Navigating My Office

Started cleaning my overstuffed office. (The before picture is shown.) Among the buried treasures (both, interestingly, to assist with navigation):

Most outmoded item- paper roadmaps.

Most useful item: my still valid boating license (“Pleasure Craft Operator Card”).

Reducing the Emphasis on Marks (pt. 2)

This is a follow-up to the previous post of the same name.
Giving back students verbal feedback without marks worked well. Students had nothing to concentrate but the comments, and their work. They read both quietly and attentively.
My colleague went one better with her class. She then gave them a blank rubric and told them, based on the feedback, to mark their essay.
I did the same with my class. They graded their work, relatively quickly.
I then revealed what I gave them.
To paraphrase a student of my colleague, “I’m not sure I agree with the mark, but I understand it.”

Reading- just finished, current and waiting

Just finished the plays:

The Wolves by Sarah DeLappe

Outside by Paul Dunn

Non-fiction:

Other People: Takes & Mistakes By David Shields

Current fiction:
Call Me By Your Name by Andre Aciman

The Man Who Loved Children By Christina Stead (an Anne Tyler favourite, apparently)

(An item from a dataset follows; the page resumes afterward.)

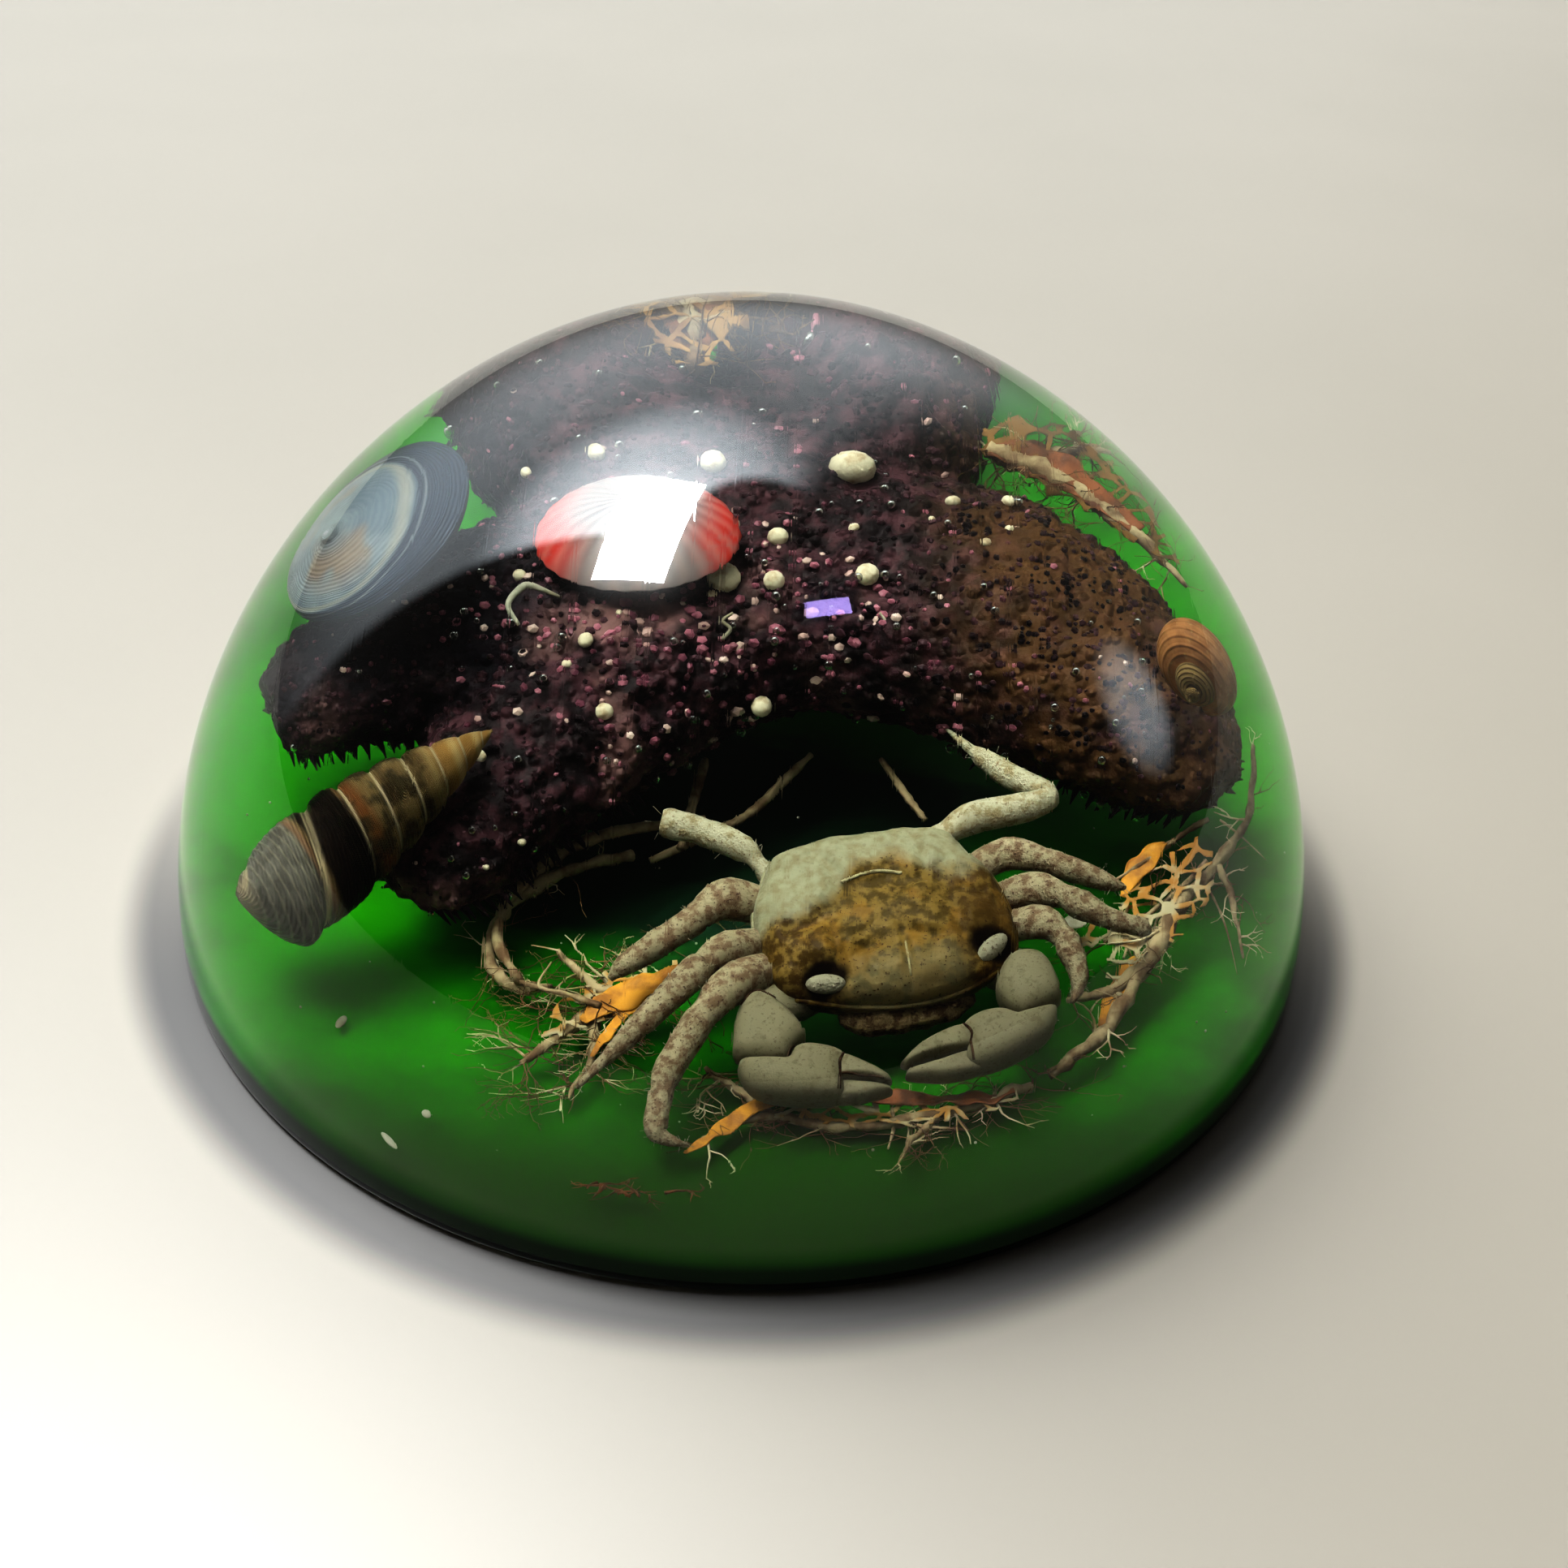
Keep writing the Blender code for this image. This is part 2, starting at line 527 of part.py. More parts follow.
def brown_snail(group):
    """A round snail: one tube that widens as it coils down its spire."""
    steps = 30
    coil = []
    for step in range(steps + 1):
        along = step / steps
        angle = 2 * math.pi * SNAIL_TURNS * along
        growth = 0.16 + 0.84 * along ** 1.8
        reach = 0.50 * growth * SNAIL_SIZE
        height = (0.95 - 1.15 * along ** 1.5) * SNAIL_SIZE
        coil.append((math.cos(angle) * reach, math.sin(angle) * reach, height, 0.62 * growth * SNAIL_SIZE))
    pieces = [tube("coil", coil, group, sides=3),
              ball("core", (0, 0, 0), SNAIL_CORE_HALF, group)]
    made = melt(joined("brown_snail", pieces, group), 0.4, SNAIL_TRIANGLES, smoothing=1)
    made.data.transform(placing(SNAIL_PLACE, SNAIL_TURN))
    made.data.materials.append(finish("brown snail", (0.36, 0.20, 0.06), 0.35))
    return made


def red_shell(group):
    """One shallow valve, its point at the back edge."""
    profile = [(0, 1.0), (0.35, 0.88), (0.68, 0.56), (0.88, 0.26), (1.0, 0.0)]
    made = bake(turned("red_shell", profile, group, VALVE_SEGMENTS))
    for vertex in made.data.vertices:
        x, y, z = vertex.co / MM
        vertex.co = Vector((x * VALVE_HALF[0], (y + 0.45 * z) * VALVE_HALF[1], z * VALVE_RISE)) * MM
    wall = made.modifiers.new("wall", "SOLIDIFY")
    wall.thickness = VALVE_WALL * MM
    wall.offset = -1.0
    bake(made)
    made.data.transform(placing(VALVE_PLACE, VALVE_TURN))
    made.data.materials.append(finish("red valve", (0.6, 0.12, 0.05), 0.4))
    return made


def seaweed(name, branches, group, cutters):
    """One main stem with its side twigs grown into it."""
    stem = tube(name, smooth_path(branches[0]), group)
    twigs = [tube(f"{name}_{number}", smooth_path(branch), group, sides=0)
             for number, branch in enumerate(branches[1:])]
    if twigs:
        fuse(stem, twigs, cutters)
    stem.data.materials.append(finish(name, (0.55, 0.36, 0.12), 0.7))
    return stem


def pocket_cutter(specimens, group):
    """The room of the sealed pieces: copies of them, made thicker all over and melted into one body."""
    copies = []
    for specimen in specimens:
        mesh = specimen.data.copy()
        work = bmesh.new()
        work.from_mesh(mesh)
        bmesh.ops.recalc_face_normals(work, faces=work.faces)
        work.normal_update()
        for vertex in work.verts:
            vertex.co += vertex.normal * POCKET_CLEARANCE * MM
        work.to_mesh(mesh)
        work.free()
        mesh.materials.clear()
        copies.append(as_object(specimen.name + "_room", mesh, group))
    pocket = melt(joined("pocket", copies, group), POCKET_VOXEL, POCKET_TRIANGLES, smoothing=1)
    pocket.hide_render = True
    pocket.display_type = "WIRE"
    return pocket


def main():
    clear_scene()
    parts = collection("sea_life_paperweight")
    cutters = collection("cutters")
    green_base(parts)
    specimens = [starfish(parts, cutters), crab(parts, cutters), horn_shell(parts), button_shell(parts),
                 brown_snail(parts), red_shell(parts)]
    for name, branches in SEAWEED.items():
        specimens.append(seaweed(name, branches, parts, cutters))
    resin_halves(pocket_cutter(specimens, cutters), parts)


main()
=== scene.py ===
# %% [markdown]
# # A dome paperweight with sea life cast in clear resin
# The real object is a half ball of clear resin, about 80 mm across, on a thin layer of green resin.
# A dark starfish, a small crab, four shells and tufts of seaweed are sealed in it.
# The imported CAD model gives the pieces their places; each is modelled again here in its finer form.

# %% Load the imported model
import bisect
import math
import random

import bpy
from mathutils import Matrix, Vector, noise
from mathutils.bvhtree import BVHTree


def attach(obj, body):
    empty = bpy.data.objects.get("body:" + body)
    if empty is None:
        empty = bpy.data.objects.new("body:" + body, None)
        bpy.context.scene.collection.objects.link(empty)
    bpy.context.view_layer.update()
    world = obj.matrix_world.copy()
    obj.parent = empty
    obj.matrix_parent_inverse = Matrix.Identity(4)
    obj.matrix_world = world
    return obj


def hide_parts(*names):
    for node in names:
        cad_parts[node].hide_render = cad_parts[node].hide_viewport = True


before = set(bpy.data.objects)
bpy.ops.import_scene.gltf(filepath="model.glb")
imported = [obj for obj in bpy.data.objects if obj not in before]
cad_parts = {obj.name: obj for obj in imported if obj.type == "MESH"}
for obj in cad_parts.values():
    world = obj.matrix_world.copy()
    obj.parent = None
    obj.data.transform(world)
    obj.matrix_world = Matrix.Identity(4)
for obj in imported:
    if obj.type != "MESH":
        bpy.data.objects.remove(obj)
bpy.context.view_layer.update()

MM = 0.001
print("CAD nodes:", sorted(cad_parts))

# %% [markdown]
# ## The camera
# The photograph was taken with a phone held close, looking down at about 33 degrees. A camera in Blender
# looks along its own -Z, so its three axes are worked out first and then written as the columns of its
# matrix. The focal length is given for a sensor 36 mm wide.

# %% Camera at the photograph's viewing angle
CAMERA_ELEVATION = math.radians(32.757)
CAMERA_PAN = math.radians(1.049)
CAMERA_TILT = math.radians(4.113)
CAMERA_ROLL = math.radians(2.193)
CAMERA_DISTANCE = 116.96
CAMERA_AIM = Vector((0, 0, 16))
FOCAL_PER_FRAME = 2090 / 1932
SENSOR = 36.0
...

Testing the Current by William McPherson

Current Non-fiction:

World Class Learners by Yong Zhao

Waiting their turn…

The Spy Who Came in from the Cold by John LeCarre

Aristotle and Dante Discover the Secrets of the Universe by Benjamin Alire Saenz

Daydreams of Angels by Heather O’Neill

 

 

 

 

Reducing the Emphasis on Marks

This might be the first blog I’ve written solely devoted to educational matters.

If I have a new year’s teacher’s resolution of any kind, it’s to try to reduce the emphasis on marks for students and parents. A losing battle these days, but I think it is vital. It alarms me how many students, even in grade 9, are marks-obsessed. I even had a fourteen year old once inform me, easily five years ago, that 88% on her first assignment in Drama was not going to get her into an Ivy League school. I tried to encourage her to relax at least until she got to grade 10.

This year, I am giving feedback about what students have done, more than how well it is done, in my somewhat subjective disciplines of English and Drama. I did it today in a class, and no one asked how much a given response garnered on the rubric. I am sure the questions will come when they receive the rubric, and actual grades.

Tomorrow, I intend to give back essays, filled with specific feedback and commentary about what they wrote, but I will not release the marks quite yet. I’ll let you know what the response is like.